5. The HAFLER TRIO Untitled
from “Fuck” (Touch 1992) CD

This sounds to me like Altar of Flies, specifically circa The Permanent Cavity. This might even be the final track from The Permanent Cavity. I’ve been on a massive Altar of Flies kick lately. It’s a project that has shown me a new way through the wilderness, tying together noise intensity/orthodoxy with more classical musique concrete techniques. I like that the track can stop to change gears in the middle while not drastically altering the mood or ruining the momentum. Subtle details are mixed farther back in the mix; it’s nice to see people who know not to foreground every single sound. Even when nearly all of the elements are pushed to the back, with just a few squeaks and ghostly voices punctuating the rhythmic BOOMs, the piece never loses its drama. Whoever this is, I was held rapt throughout.

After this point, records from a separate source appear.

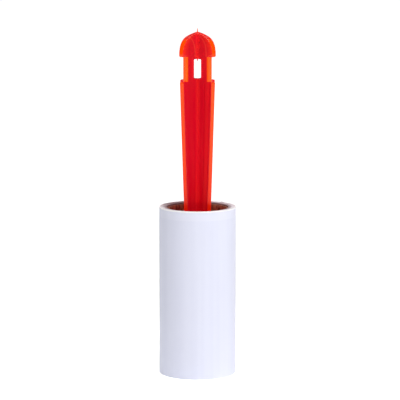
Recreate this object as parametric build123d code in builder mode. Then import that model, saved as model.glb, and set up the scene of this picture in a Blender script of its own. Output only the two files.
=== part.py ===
from build123d import *

import os
from math import cos, hypot, radians, sin

# A lint roller: a cross-finned handle, a carrier that turns on the handle's spindle, and a roll of
# tear-off sheets on a paper core that slides over the carrier.
# Millimetres. Z runs up the roll's axis. z = 0 is the roll's lower end, which stands on the table.

# Roll
ROLL_LENGTH = 102.0
ROLL_RADIUS = 23.2
SHEET = 0.2
CORE_BORE = 17.5
CORE_WALL = 1.2
CORE_RECESS = 1.2
SEAM_ANGLE = 40.0
SEAM_WIDTH = 3.6
LIFTED_LENGTH = 7.0

# Handle
FIN_ANGLES = (45, 135)
FIN_THICKNESS = 3.0
EDGE_ROUND = 0.45
CORNER_ROUND = 0.9
TIP_HEIGHT = 207.2
HEAD_RADIUS = 14.15
HEAD_SIDE_TOP = 194.5
HEAD_SHOULDER = (12.4, 200.6)
HEAD_UPPER = (8.2, 204.25)
PEAK_MIDDLE = (4.2, 205.95)
NECK_TOP = 192.8
NECK_BOTTOM = 178.1
NECK_RADIUS = 10.8
WINDOW_TOP = 191.1
WINDOW_BOTTOM = 179.4
WINDOW_REACH = 4.15
WINDOW_CORNER = 0.5
GRIP_TOP_RADIUS = 13.6
GRIP_MIDDLE = (12.05, 141.0)
GRIP_BOTTOM_RADIUS = 9.9
PIP_HEIGHT = 2.1
PIP_RADIUS = 0.4
WINDOW_PIP_HEIGHT = 1.3

# Spindle, from the collar down
COLLAR_TOP = 94.6
COLLAR_BOTTOM = 92.3
COLLAR_RADIUS = 11.0
UPPER_JOURNAL = 6.0
UPPER_JOURNAL_END = 79.0
LOWER_JOURNAL = 5.0
LOWER_JOURNAL_TOP = 23.0
SPINDLE_END = 8.0
SPINDLE_CHAMFER = 0.5
SPINDLE_RIB = 2.4

# Washer and screw under the spindle
WASHER_RADIUS = 7.4
WASHER_THICKNESS = 1.2
WASHER_PLAY = 0.2
SCREW_RADIUS = 1.5
SCREW_LENGTH = 12.2
SCREW_HOLE_DEPTH = 12.0
SCREW_HEAD_RADIUS = 3.2
SCREW_HEAD_HEIGHT = 2.1
RECESS_LENGTH = 3.4
RECESS_WIDTH = 0.8
RECESS_DEPTH = 1.2

# Carrier
RUNNING_FIT = 0.08
CORE_CLEARANCE = 0.3
COLLAR_PLAY = 0.3
CARRIER_WALL = 2.2
LOWER_RING_HEIGHT = 10.0
UPPER_RING_HEIGHT = 8.0
HUB_WALL = 2.4
HUB_LENGTH = 11.0
SPOKES = 6
SPOKE_WIDTH = 1.6
SPOKE_HEIGHT = 4.0
RIBS = 8
RIB_WIDTH = 4.2
FINGERS = 4
FINGER_WIDTH = 5.0
FINGER_WALL = 1.2
FINGER_GAP = 6.0
BUMP_HEIGHT = 7.0
BUMP_CLEARANCE = 0.15
LUG_WIDTH = 5.0
LUG_WALL = 1.5
LUG_GAP = 0.1
HOOK_HEIGHT = 0.7
HOOK_REACH = 1.2

# End cap
CAP_BOTTOM = 1.0
CAP_DISC = 1.6
SKIRT_HEIGHT = 4.5
SKIRT_WALL = 1.8
SKIRT_GAP = 0.05
DIMPLE_RADIUS = 9.0
DIMPLE_DEPTH = 0.6

CORE_RADIUS = CORE_BORE + CORE_WALL
CORE_LENGTH = ROLL_LENGTH - CORE_RECESS
CARRIER_RADIUS = CORE_BORE - CORE_CLEARANCE
CARRIER_INNER = CARRIER_RADIUS - CARRIER_WALL
CARRIER_BOTTOM = CAP_BOTTOM + CAP_DISC
CARRIER_TOP = COLLAR_BOTTOM - COLLAR_PLAY
LOWER_HUB_BOTTOM = SPINDLE_END + WASHER_PLAY
HEAD_SEAT = SPINDLE_END - WASHER_THICKNESS
OVERLAP = 0.5


def fin_plane(angle):
    """An upright plane through the axis, turned by angle. Its own Y is the handle's Z."""
    turn = radians(angle)
    return Plane(origin=(0, 0, 0), x_dir=(cos(turn), sin(turn), 0), z_dir=(sin(turn), -cos(turn), 0))


def ring(low, high, outer, inner):
    """A plain ring about the axis, added to the part that is being built."""
    with BuildSketch(Plane.XY.offset(low), mode=Mode.PRIVATE) as outline:
        Circle(outer)
        Circle(inner, mode=Mode.SUBTRACT)
    extrude(outline.sketch, amount=high - low)


def bars(low, high, outer, wall, width, count, start=0.0):
    """Upright bars around the axis, their outer faces on a circle, added to the part that is being built."""
    with BuildSketch(Plane.XY.offset(low), mode=Mode.PRIVATE) as outline:
        with PolarLocations(outer, count, start_angle=start):
            Rectangle(2 * wall, width)
        Circle(outer, mode=Mode.INTERSECT)
    extrude(outline.sketch, amount=high - low)


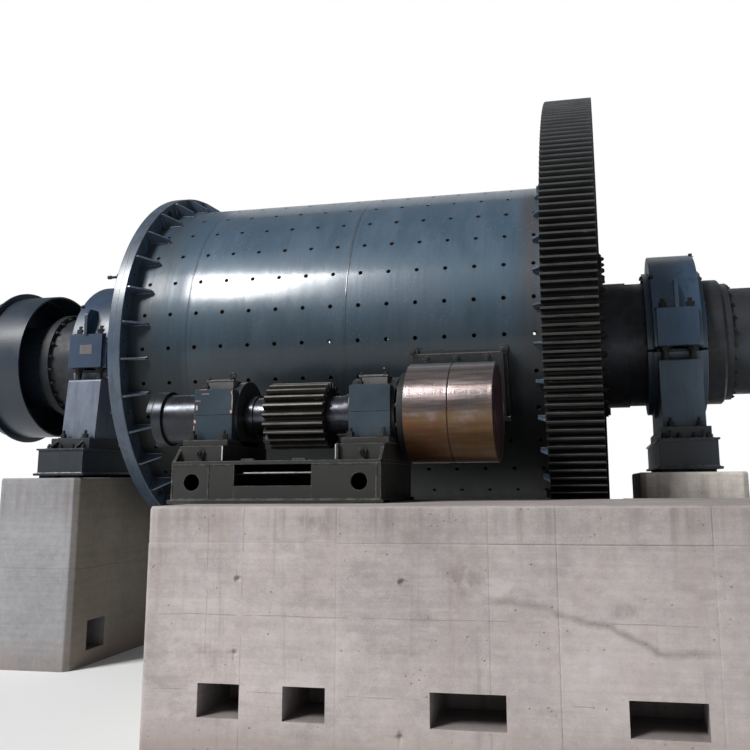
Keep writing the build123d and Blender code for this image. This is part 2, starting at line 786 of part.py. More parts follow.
def pinion_outline():
    """Involute outline of the pinion in the plane across its axis."""
    pitch_radius = gear_module * pinion_teeth / 2
    base_radius = pitch_radius * math.cos(math.radians(pressure_angle))
    root_radius = pitch_radius - 1.25 * gear_module
    tip_radius = pitch_radius + gear_module
    alpha_pitch = math.radians(pressure_angle)
    inv_pitch = math.tan(alpha_pitch) - alpha_pitch
    half_pitch = math.pi / (2 * pinion_teeth)
    radii = [root_radius, base_radius + 4, pitch_radius, (pitch_radius + tip_radius) / 2, tip_radius]
    flank = [half_pitch - involute_point(base_radius, inv_pitch, r) for r in radii]
    flank[0] += 0.01
    points = []
    for i in range(pinion_teeth):
        centre = i * 2 * math.pi / pinion_teeth
        for r, a in zip(radii, flank):
            points.append((r * math.cos(centre - a), r * math.sin(centre - a)))
        for r, a in zip(reversed(radii), reversed(flank)):
            points.append((r * math.cos(centre + a), r * math.sin(centre + a)))
    return points


teeth_face = make_face(Polyline(*[(pinion_low, y, z) for y, z in pinion_outline()], close=True))
pinion_gear = extrude(teeth_face, amount=pinion_face_width, dir=(1, 0, 0))
pinion_gear -= disc(pinion_low - 5, pinion_high + 5, pinion_shaft_radius)
keep("pinion_gear", on_pinion_axis(pinion_gear))

coupling = tube(hub_low, hub_high, hub_radius, pinion_journal_radius)
coupling += tube(shaft_low, hub_low, coupling_flange_radius, pinion_journal_radius)
for start in (jaw_first_angle, jaw_first_angle + 180):
    coupling += tube(shaft_low - jaw_length, shaft_low, coupling_flange_radius, jaw_inner_radius,
                     start, jaw_sector)
keep("jaw_coupling_half", on_pinion_axis(coupling))

keep("clutch_disc", on_pinion_axis(tube(disc_low, disc_high, disc_radius, pinion_journal_radius)))
groove = tube(disc_high + drum_half_length - drum_groove, disc_high + drum_half_length,
              drum_radius + 1, drum_radius - drum_groove_depth)
drum_left = tube(disc_high, disc_high + drum_half_length, drum_radius, drum_radius - drum_wall)
drum_left += tube(disc_high, disc_high + drum_end_plate, drum_radius - 1, pinion_journal_radius)
drum_right = tube(disc_high + drum_half_length, drum_high, drum_radius, drum_radius - drum_wall)
keep("clutch_drum_left", on_pinion_axis(drum_left - groove))
keep("clutch_drum_right", on_pinion_axis(drum_right))
end_plate = tube(plate_low, plate_high, drum_radius - drum_wall, pinion_journal_radius)
end_plate += tube(plate_low - drum_hub_length, plate_low, drum_hub_radius, pinion_journal_radius)
keep("clutch_end_plate", on_pinion_axis(end_plate))

os.makedirs("parts", exist_ok=True)
for name, piece in nodes.items():
    export_step(piece, f"parts/{name}.step")
print(f"{len(nodes)} nodes; footprint offset {footprint_x:.1f}, {footprint_y:.1f}")
print(f"pinion axis {pinion_y:.1f}, {pinion_z:.1f}; pier top {pier_top_z:.1f}")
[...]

6. Alvin LUCIER Music For Solo Performer
from “Music For Solo Performer” (Lovely Music 1982) LP

This is another style that I can’t get enough of — a piece that sounds like it was built out of several repetitive (but unrelated) sounds, giving the impression that we’re listening to the inner workings of some giant, incomprehensible machine, like Picabia’s paintings of devices that would grind themselves to death if they were ever activated. The sound of useless machines. As AMM said, “What is there in uselessness to cause you distress?” This sounds like it could have been created by an algorithm that was created to generate these endlessly asymmetric lines, a product of futurist automation rather than performers kicking out non-associative ruckus via an exacting score. It has that alchemy that’s very hard to explain to non-believers: there are no repeating patterns, it doesn’t progress, it doesn’t resolve, and it goes on for a very long time. And yet, I wouldn’t change a thing.